# Which Fork Oil? Regular or Semi Synthetic?



## roig12 (Jul 26, 2014)

What is the difference between regular and semi synthetic?


Roy


----------



## charging_rhinos (Jul 29, 2008)

Semi-synthetic is just that: mixed regular and synthetic oils. You might think of synthetic as a higher-end premium oil. Oils have things called mer chains in them, which are in essence long strings of molecules. We usually call them polymer chains. As the oil moves/flows, these 'chains' of molecules all slide past one another. The length of these chains determines how easily they slide. You might be able to imagine that a longer chain of these molecules would be harder to slide past one another than little, short chains.

When oils, and this is really simplifying it mind you, are 'thicker' or have a higher 'weight,' they have longer polymer chains. When regular oil is refined and these chains are measured, they vary in size quite a bit. It's the average viscosity or weight of the oil that's measured, so there can be lots of overly long chains and overly short chains in a bottle of oil, as long as the average is at the desired number. 

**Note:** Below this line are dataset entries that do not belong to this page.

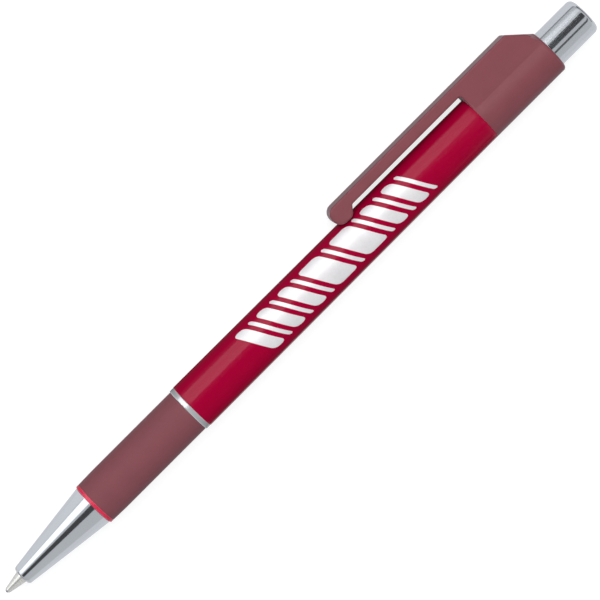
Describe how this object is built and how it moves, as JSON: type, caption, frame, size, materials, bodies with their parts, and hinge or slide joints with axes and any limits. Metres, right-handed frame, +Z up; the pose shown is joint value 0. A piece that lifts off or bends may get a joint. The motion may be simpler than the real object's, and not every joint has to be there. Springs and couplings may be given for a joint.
{
  "type": "retractable ballpoint pen",
  "caption": "Retractable ballpoint pen: plated nose, soft grip, tapered barrel, moulded cap with a flat clip, and a plated push button.",
  "frame": {"origin": "bottom centre of the pen's box as it lies on a table, resting on its barrel and on one edge of its clip", "axes": "+X along the pen from the writing tip to the push button; +Y towards the side that the clip is on; +Z up from the table"},
  "size_m": [0.14, 0.0124, 0.0091],
  "materials": {
    "nose_plating": "bright plating",
    "core_plastic": "tinted clear red plastic, glossy",
    "grip_rubber": "soft matte moulding",
    "ring_plating": "bright plating",
    "barrel_plastic": "glossy, printed",
    "cap_plastic": "satin moulding",
    "guide_plastic": "as moulded",
    "plunger_plastic": "as moulded",
    "button_plating": "bright plating",
    "rotor_plastic": "as moulded",
    "refill_plastic": "milky, half clear",
    "socket_plastic": "as moulded",
    "holder_metal": "turned nickel silver",
    "ball_metal": "ground and polished",
    "ink": "black oil ink",
    "follower_grease": "clear grease",
    "spring_steel": "drawn wire"
  },
  "bodies": {
    "pen_body": {"nose_cone": "nose_plating", "lower_barrel": "core_plastic", "grip_sleeve": "grip_rubber", "centre_ring": "ring_plating", "upper_barrel": "barrel_plastic", "top_housing": "cap_plastic", "guide_sleeve": "guide_plastic", "return_spring": "spring_steel"},
    "button": {"push_button": "button_plating", "plunger": "plunger_plastic"},
    "refill": {"refill_tube": "refill_plastic", "tip_socket": "socket_plastic", "refill_tip": "holder_metal", "ink_column": "ink", "ink_follower": "follower_grease"},
    "rotor": {"rotor_cam": "rotor_plastic"},
    "ball": {"writing_ball": "ball_metal"},
    "clip": {"clip_arm": "cap_plastic"}
  },
  "joints": [
    {"name": "button_slide", "type": "slide", "parent": "pen_body", "child": "button", "axis": [1, 0, 0], "range_m": [-0.001, 0.005]},
    {"name": "refill_slide", "type": "slide", "parent": "pen_body", "child": "refill", "axis": [1, 0, 0], "range_m": [-0.001, 0.005], "deforming": ["return_spring"]},
    {"name": "rotor_turn", "type": "hinge", "parent": "refill", "child": "rotor", "pos_m": [0.0332, -0.0016, 0.00455], "axis": [1, 0, 0], "continuous": true},
    {"name": "ball_roll", "type": "hinge", "parent": "refill", "child": "ball", "pos_m": [-0.0696, -0.0016, 0.00455], "axis": [0, 1, 0], "continuous": true},
    {"name": "clip_flex", "type": "hinge", "parent": "pen_body", "child": "clip", "pos_m": [0.0432, 0.0058, 0.0038], "axis": [0, -0.1013, -0.9949], "range_deg": [0, 3], "stiffness_Nm_per_rad": 3}
  ],
  "couplings": [
    {"joint": "refill_slide", "follows": "button_slide", "ratio": 1}
  ]
}
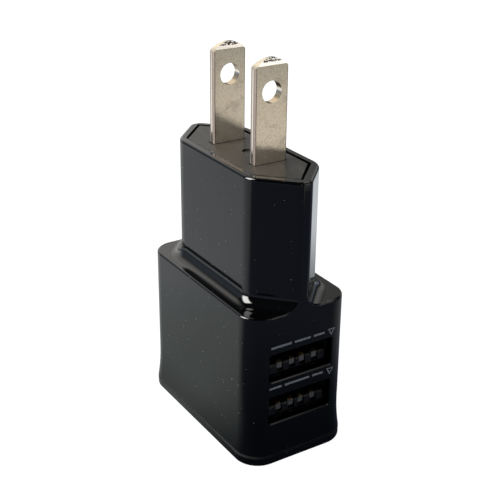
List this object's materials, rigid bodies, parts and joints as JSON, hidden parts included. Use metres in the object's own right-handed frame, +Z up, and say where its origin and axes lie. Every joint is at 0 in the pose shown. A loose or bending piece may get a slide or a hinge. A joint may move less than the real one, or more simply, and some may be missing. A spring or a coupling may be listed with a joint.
{
  "type": "usb wall charger",
  "caption": "Black mains wall charger with a flat-bladed plug on a hexagonal nose, a glossy shouldered body and stacked USB-A sockets with sprung contacts.",
  "frame": {"origin": "centre of the base, on the plane it rests on", "axes": "+Z up along the mains blades; X is the thickness; Y is the length; the USB sockets open towards -Y"},
  "size_m": [0.0208, 0.036, 0.0673],
  "materials": {
    "gloss_shell": "moulded black ABS/PC, polished, fine dust",
    "gloss_cap": "moulded black ABS/PC, polished",
    "satin_plate": "moulded dark plastic, satin",
    "blade_metal": "nickel plated, satin, fine stamping grain",
    "lead_red": "insulated stranded wire",
    "lead_black": "insulated stranded wire",
    "board_green": "glass fibre board with solder mask",
    "solder": "tin, bright",
    "socket_steel": "tin plated steel sheet",
    "socket_plastic": "black moulded insulator",
    "contact_bronze": "phosphor bronze with a thin gold flash",
    "ferrite": "sintered ferrite",
    "bobbin_plastic": "phenolic",
    "winding_tape": "yellow polyester tape",
    "capacitor_sleeve": "aluminium can in a dark sleeve",
    "capacitor_sleeve_green": "aluminium can in a green sleeve",
    "resistor_coat": "flameproof coating",
    "copper_wire": "enamelled copper",
    "chip_epoxy": "moulded epoxy",
    "opto_epoxy": "white moulded epoxy",
    "disc_blue": "blue dipped ceramic",
    "chip_ceramic": "ceramic chip"
  },
  "bodies": {
    "charger": {"housing": "gloss_shell", "bottom_cap": "gloss_cap", "blade_plate": "satin_plate", "line_blade": "blade_metal", "neutral_blade": "blade_metal", "upper_socket_insulator": "socket_plastic", "lower_socket_insulator": "socket_plastic", "line_lead": "lead_red", "neutral_lead": "lead_black", "main_board": "board_green", "usb_board": "board_green", "board_solder_joints": "solder", "upper_socket_shell": "socket_steel", "lower_socket_shell": "socket_steel", "upper_contact_tails": "contact_bronze", "lower_contact_tails": "contact_bronze", "transformer_core": "ferrite", "transformer_bobbin": "bobbin_plastic", "transformer_winding": "winding_tape", "transformer_tape": "winding_tape", "transformer_pins": "solder", "input_capacitor_a": "capacitor_sleeve", "input_capacitor_b": "capacitor_sleeve", "output_capacitor": "capacitor_sleeve_green", "fusible_resistor": "resistor_coat", "filter_choke_core": "ferrite", "filter_choke_coil": "copper_wire", "bridge_rectifier": "chip_epoxy", "primary_controller": "chip_epoxy", "optocoupler": "opto_epoxy", "output_diode": "chip_epoxy", "y_capacitor": "disc_blue", "port_controller": "chip_epoxy", "chip_parts": "chip_ceramic"},
    "upper_power": {"upper_power_contact": "contact_bronze"},
    "upper_data_minus": {"upper_data_minus_contact": "contact_bronze"},
    "upper_data_plus": {"upper_data_plus_contact": "contact_bronze"},
    "upper_ground": {"upper_ground_contact": "contact_bronze"},
    "lower_power": {"lower_power_contact": "contact_bronze"},
    "lower_data_minus": {"lower_data_minus_contact": "contact_bronze"},
    "lower_data_plus": {"lower_data_plus_contact": "contact_bronze"},
    "lower_ground": {"lower_ground_contact": "contact_bronze"}
  },
  "joints": [
    {"name": "upper_power_flex", "type": "hinge", "parent": "charger", "child": "upper_power", "pos_m": [0.0035, -0.00595, 0.01808], "axis": [1, 0, 0], "range_deg": [0, 2.5]},
    {"name": "upper_data_minus_flex", "type": "hinge", "parent": "charger", "child": "upper_data_minus", "pos_m": [0.001, -0.00595, 0.01808], "axis": [1, 0, 0], "range_deg": [0, 2.5]},
    {"name": "upper_data_plus_flex", "type": "hinge", "parent": "charger", "child": "upper_data_plus", "pos_m": [-0.001, -0.00595, 0.01808], "axis": [1, 0, 0], "range_deg": [0, 2.5]},
    {"name": "upper_ground_flex", "type": "hinge", "parent": "charger", "child": "upper_ground", "pos_m": [-0.0035, -0.00595, 0.01808], "axis": [1, 0, 0], "range_deg": [0, 2.5]},
    {"name": "lower_power_flex", "type": "hinge", "parent": "charger", "child": "lower_power", "pos_m": [0.0035, -0.00595, 0.00997], "axis": [1, 0, 0], "range_deg": [0, 2.5]},
    {"name": "lower_data_minus_flex", "type": "hinge", "parent": "charger", "child": "lower_data_minus", "pos_m": [0.001, -0.00595, 0.00997], "axis": [1, 0, 0], "range_deg": [0, 2.5]},
    {"name": "lower_data_plus_flex", "type": "hinge", "parent": "charger", "child": "lower_data_plus", "pos_m": [-0.001, -0.00595, 0.00997], "axis": [1, 0, 0], "range_deg": [0, 2.5]},
    {"name": "lower_ground_flex", "type": "hinge", "parent": "charger", "child": "lower_ground", "pos_m": [-0.0035, -0.00595, 0.00997], "axis": [1, 0, 0], "range_deg": [0, 2.5]}
  ]
}
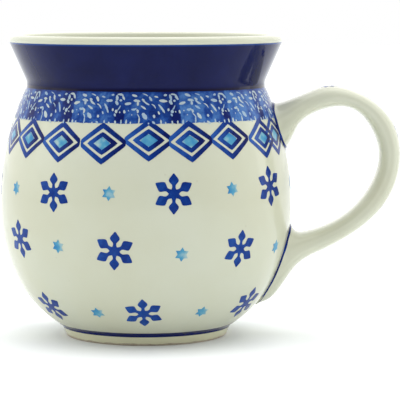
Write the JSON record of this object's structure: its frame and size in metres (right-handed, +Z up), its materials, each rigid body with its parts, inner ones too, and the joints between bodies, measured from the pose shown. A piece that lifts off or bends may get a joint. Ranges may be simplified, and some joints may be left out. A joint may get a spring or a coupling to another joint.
{
  "type": "stoneware mug",
  "caption": "Round-bellied stoneware mug with a flared cobalt collar, hand-stamped folk pattern, foot ring and luted strap handle.",
  "frame": {"origin": "centre of the foot ring, on the plane the mug stands on", "axes": "+Z up along the vessel's axis, +X from the axis towards the handle, which lies in the XZ plane"},
  "size_m": [0.1396, 0.1016, 0.105],
  "materials": {
    "decorated_glaze": "cream glaze with cobalt collar and sponge-stamped blue snowflakes, stars and lozenges",
    "clear_glaze": "glossy cream glaze over pale stoneware",
    "fired_clay": "fired clay slip"
  },
  "bodies": {
    "root": {"vessel": "decorated_glaze", "handle": "clear_glaze", "upper_joint_slip": "fired_clay", "lower_joint_slip": "fired_clay"}
  },
  "joints": []
}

As oil is used, these molecular chains break. All the friction, pressure, being forced through valves, etc., breaks these long chains into smaller chains. This lowers the viscosity or thickness of the oil. That's partly why old, used-up oil in cars is much more watery when you drain it than the thick, new stuff you put in. So if you begin with oil with a bunch of short chains mixed in with long chains, you might imagine that it would take less time to break down the long chains, as there are fewer of them to break. So the oil becomes thinner faster.

In the creation of synthetic oils, the process is far more controlled. This is arguable, but the theory still holds. As a result of these more controlled chemical processes, the length of these polymer chains is more consistent. This means that you've got less short chains to start with. Therefore, the oil can usually last a bit longer before it breaks down to the point that it is not viscous enough to protect the moving parts. 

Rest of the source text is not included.